WHAT YOU ARE ASKED TO DO
Look through the material below. Copy every line with the string "that" in it.

-- START OF SUPPLIED INFORMATION --

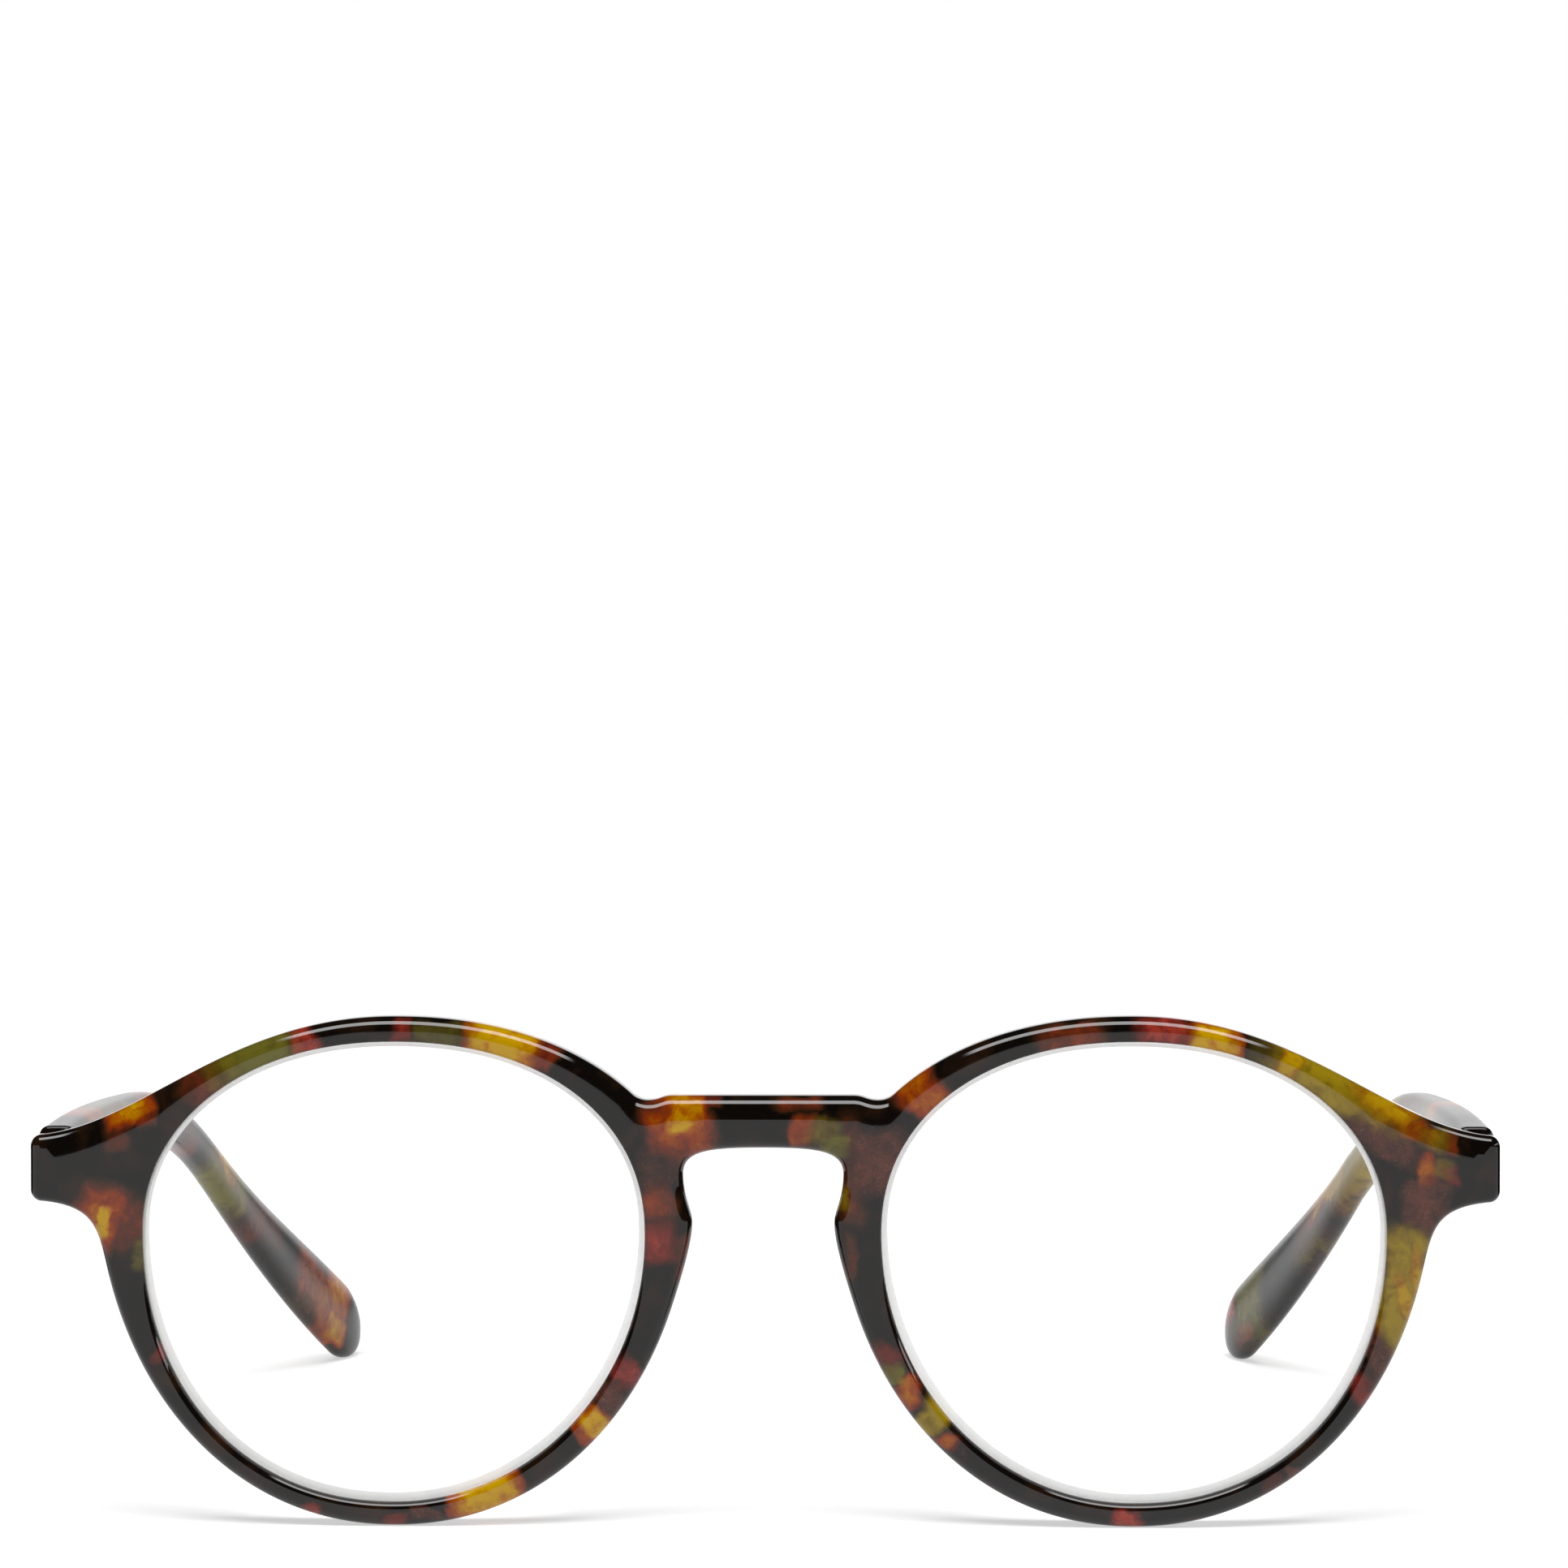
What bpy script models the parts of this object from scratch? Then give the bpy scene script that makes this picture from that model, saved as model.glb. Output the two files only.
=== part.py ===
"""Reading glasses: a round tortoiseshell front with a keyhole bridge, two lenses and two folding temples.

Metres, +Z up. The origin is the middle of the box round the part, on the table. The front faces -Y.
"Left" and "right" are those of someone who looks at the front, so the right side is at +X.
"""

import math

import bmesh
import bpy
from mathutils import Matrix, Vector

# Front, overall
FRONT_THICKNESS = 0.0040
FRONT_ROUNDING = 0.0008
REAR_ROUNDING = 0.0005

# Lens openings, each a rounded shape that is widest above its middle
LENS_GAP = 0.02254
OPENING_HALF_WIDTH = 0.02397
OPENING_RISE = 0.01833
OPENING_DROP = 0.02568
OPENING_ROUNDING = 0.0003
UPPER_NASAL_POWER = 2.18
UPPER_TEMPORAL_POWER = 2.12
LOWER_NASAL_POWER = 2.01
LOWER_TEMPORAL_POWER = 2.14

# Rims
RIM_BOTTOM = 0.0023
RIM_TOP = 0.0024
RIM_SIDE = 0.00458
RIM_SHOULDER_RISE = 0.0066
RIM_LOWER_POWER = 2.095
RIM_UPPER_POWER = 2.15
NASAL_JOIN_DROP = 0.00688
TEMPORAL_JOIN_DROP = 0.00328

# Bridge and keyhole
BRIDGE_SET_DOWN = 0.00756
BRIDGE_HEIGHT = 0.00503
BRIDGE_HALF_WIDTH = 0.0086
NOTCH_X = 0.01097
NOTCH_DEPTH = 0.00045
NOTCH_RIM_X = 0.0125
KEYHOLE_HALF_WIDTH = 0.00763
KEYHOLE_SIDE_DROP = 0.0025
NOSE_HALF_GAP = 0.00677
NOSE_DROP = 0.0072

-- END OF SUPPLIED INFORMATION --

CORRECT RESPONSE
What bpy script models the parts of this object from scratch? Then give the bpy scene script that makes this picture from that model, saved as model.glb. Output the two files only.
# Lens openings, each a rounded shape that is widest above its middle